The Subsidy Struggle: Navigating the Energy Transition
At COP29, climate finance debates highlight contradictions between fossil fuel subsidies and phase-out commitments. Despite pledges, governments spend trillions on fossil fuels, hindering renewable progress. Reforming subsidies is contentious due to economic and social impacts, demanding fair strategies and international cooperation for impactful climate action.
At the COP29 climate summit in Azerbaijan, the financial challenges of addressing climate change took center stage. Countries are negotiating a yearly financial target of $1 trillion by 2030 to aid developing nations in combating climate impacts. However, the heavy spending on fossil fuel subsidies remains a significant hurdle.

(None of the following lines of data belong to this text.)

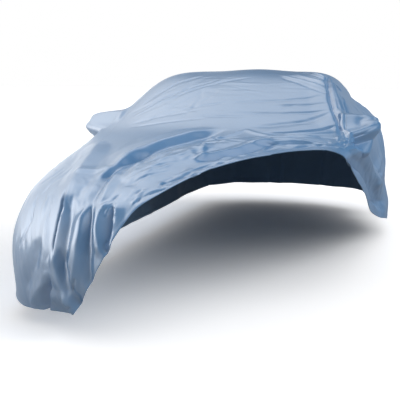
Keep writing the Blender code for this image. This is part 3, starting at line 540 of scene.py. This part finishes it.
def add_fold(height, along, across, rise, spreads, places, profile, end_share=1.0):
    """Add rise * profile(distance / spread) * fade along a curve, with a spread for each side of it.

    Towards the curve's two ends the spread narrows to its end share.
    """
    left, right = spreads
    curve = curve_through(places)
    reach = REACH_IN_SPREADS * max(left, right)
    low = curve.min(axis=0) - reach
    high = curve.max(axis=0) + reach
    near = (along > low[0]) & (along < high[0]) & (across > low[1]) & (across < high[1])
    if not near.any():
        return
    spots = np.stack((along[near], across[near]), axis=-1)[:, None]
    runs = np.diff(curve, axis=0)
    offsets = spots - curve[:-1]
    parts = np.clip((offsets * runs).sum(axis=-1) / (runs**2).sum(axis=-1), 0.0, 1.0)
    gaps = offsets - parts[..., None] * runs
    distances = np.hypot(gaps[..., 0], gaps[..., 1])
    closest = distances.argmin(axis=1)
    rows = np.arange(len(closest))
    gap = gaps[rows, closest]
    run = runs[closest]
    share = (closest + parts[rows, closest]) / len(runs)
    fade = np.clip(np.minimum(share, 1 - share) / FADE_SHARE, 0.0, 1.0)
    strength = fade**2 * (3 - 2 * fade)
    side = run[:, 0] * gap[:, 1] - run[:, 1] * gap[:, 0]
    taper = end_share + (1 - end_share) * strength
    spread = np.where(side > 0, right, left) * taper
    height[near] += rise * strength * profile(distances[rows, closest] / spread)


def sag_profile(ratio):
    """Bell: exp(-ratio^2)."""
    return np.exp(-ratio**2)


def tent(ratio, crest, foot):
    """Flat sides with a rounded crest and foot: (t + sqrt(t^2 + foot^2)) / 2, t = 1 - rounded ratio."""
    slope = 1 - (np.sqrt(ratio**2 + crest**2) - crest)
    return (slope + np.sqrt(slope**2 + foot**2)) / 2


def fold_profile(ratio):
    """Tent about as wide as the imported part's bell of the same spread."""
    return tent(ratio / FOLD_WIDTH, FOLD_CREST, FOLD_FOOT)


def crease_profile(ratio):
    """Sharper tent, whose flanks are as wide as its spread."""
    return tent(ratio, CREASE_CREST, CREASE_FOOT)


def wander(along, across):
    """Places moved a little by seeded waves: sum of move * sin(2 pi (waves . place) + phase)."""
    chance = np.random.default_rng(WANDER_SEED)
    moved = np.stack((along, across)).astype(float)
    for length, move, count in WANDER_WAVES:
        turns = chance.uniform(0, FULL_TURN, count)
        for turn, phase, heading in zip(turns, *chance.uniform(0, FULL_TURN, (2, count))):
            swing = np.sin(FULL_TURN * (along * math.cos(turn) + across * math.sin(turn)) / length + phase)
            moved[0] += move * math.cos(heading) * swing
            moved[1] += move * math.sin(heading) * swing
    return moved


def fold_height(along, across):
    """Sum of the main folds' heights."""
    height = np.zeros(along.shape)
    for _, rise, spread, *places in FOLDS:
        profile = sag_profile if spread > SAG_SPREAD else fold_profile
        add_fold(height, along, across, rise, (spread, spread), places, profile)
    return height


def crumple_creases():
    """Rows like CREASES, scattered along each crumple's band with a seeded random generator."""
    rows = []
    for name, count, seed, *numbers in CRUMPLES:
        start = np.array(numbers[0:2])
        way = np.array(numbers[2:4]) - start
        half_width, turn, jitter, length, rise, spread = numbers[4:]
        chance = np.random.default_rng(seed)
        run = way / np.hypot(*way)
        beside = np.array((-run[1], run[0]))
        shares = chance.uniform(0, 1, count)
        offsets = chance.uniform(-1, 1, count)
        middles = start + np.outer(shares, way) + np.outer(offsets * half_width, beside)
        headings = math.atan2(run[1], run[0]) + np.radians(turn + jitter * chance.normal(0, 1, count))
        halves = length / 2 * chance.uniform(*LENGTH_SHARES, count)
        steps = np.stack((np.cos(headings), np.sin(headings)), axis=-1) * halves[:, None]
        bows = chance.normal(0, BOW_SHARE, count)[:, None]
        bends = middles + steps[:, ::-1] * (1, -1) * 2 * bows
        rises = rise * chance.uniform(*RISE_SHARES, count) * chance.choice((-1, 1), count)
        spreads = spread * chance.uniform(*SPREAD_SHARES, (2, count))
        points = np.hstack((middles - steps, bends, middles + steps))
        rows += [(name, *row) for row in np.column_stack((rises, *spreads, points))]
    return tuple(rows)


ALL_CREASES = CREASES + crumple_creases()


def crease_height(along, across):
    """Sum of the creases' heights, in metres."""
    height = np.zeros(along.shape)
    for _, rise, left, right, *places in ALL_CREASES:
        spreads = left * MILLIMETRE, right * MILLIMETRE
        add_fold(height, along, across, rise * MILLIMETRE, spreads, places, crease_profile, CREASE_END_SHARE)
    return height


def pocket_push(along, across):
    """Push that raises both mirror pockets: reach * ((1 - |d|^flatness) * (1 - |o|^flatness))^shoulder.

    d and o are the places along and across, from -1 to 1 over the hump.  Its lower half is rounder, so that
    the cloth falls away at once below its middle.
    """
    down = np.clip(np.abs(along - POCKET_ALONG) / POCKET_HALF_LENGTH, 0.0, 1.0)
    push = np.zeros(along.shape + (3,))
    for side, reach in POCKET_REACH.items():
        over = np.clip((across * side - POCKET_ACROSS) / POCKET_HALF_HEIGHT, -1.0, 1.0)
        flatness = np.where(over > 0, POCKET_LOWER_FLATNESS, POCKET_FLATNESS)
        hump = ((1 - down**POCKET_FLATNESS) * (1 - np.abs(over)**flatness))**POCKET_SHOULDER
        push += hump[..., None] * np.array(reach)
    return push


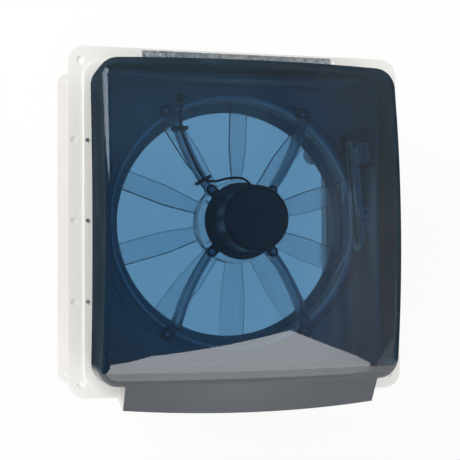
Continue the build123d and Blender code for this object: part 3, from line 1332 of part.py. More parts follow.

In 2022, over $1.5 trillion was allocated to subsidizing fossil fuels such as coal, oil, and gas worldwide. Efforts by countries like those in the G20 to reduce these subsidies face challenges due to political resistance, as consumers rely heavily on them. The G20 nations reiterated their commitment to cut inefficient subsidies, a promise they first made in 2009.
Despite international commitments, actual progress on subsidy reform is slow. The need for a structured, phased approach is crucial, especially in emerging economies where subsidies impact daily life. Experts suggest measures like pairing subsidy cuts with social support programs to mitigate negative effects and emphasizing debt relief to redirect resources towards social assistance.